Le lendemain de l’enterrement, mardi matin, je me rends avec les collègues à un nouvel hommage, rassemblant plus d’un millier de personnes. Les prises de parole hurlent rage et détermination à poursuivre la résistance, envers et contre tous. Elles clament, haut et fort, que la peur est absente de leurs corps. Plusieurs interventions mettent en exergue le dévouement de la guérilla du nord de l’Irak et la lutte des femmes iraniennes. Un groupe d’adolescentes passe devant l’assemblée, elle portent des drapeaux et entonnent des ’Jin, Jiyan, Azadi’, repris en coeur par la foule.
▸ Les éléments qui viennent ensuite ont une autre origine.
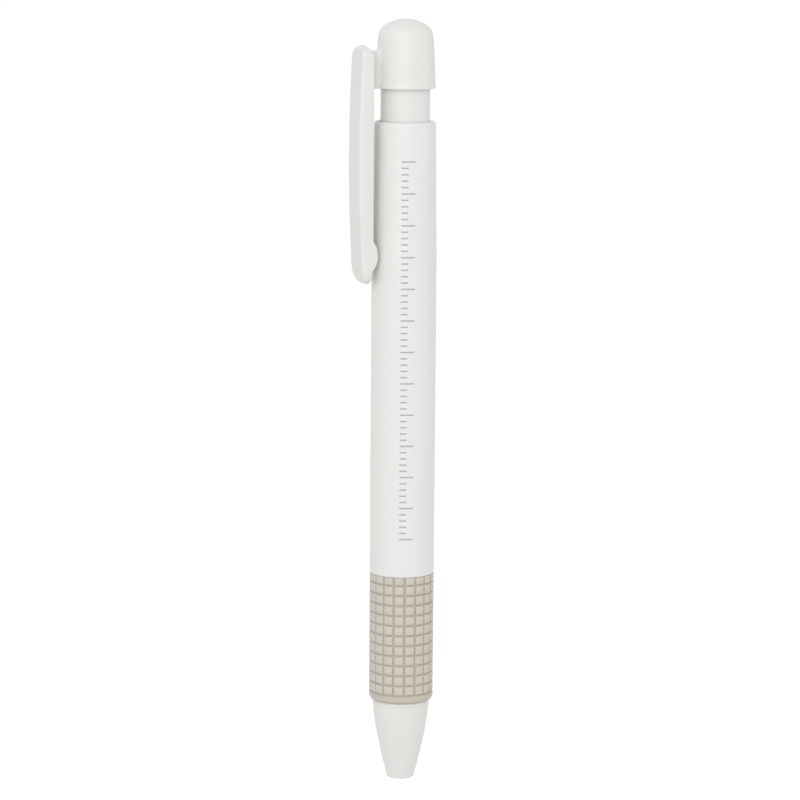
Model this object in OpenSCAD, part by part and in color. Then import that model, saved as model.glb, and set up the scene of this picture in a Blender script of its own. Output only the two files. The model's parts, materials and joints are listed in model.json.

C’est que cette expérience du Rojava, souhaitant dépasser le modèle d’État-nation, les combats héroïques de la guérilla dans les montagnes irakiennes et les mobilisations sauvagement réprimées dans les rues iraniennes, ne forment qu’UN. Un même combat, un même souhait de vivre une vie digne, un même cri de liberté pour les femmes. Une même critique et un même refus d’une modernité capitaliste qui détruit inexorablement la diversité du vivant.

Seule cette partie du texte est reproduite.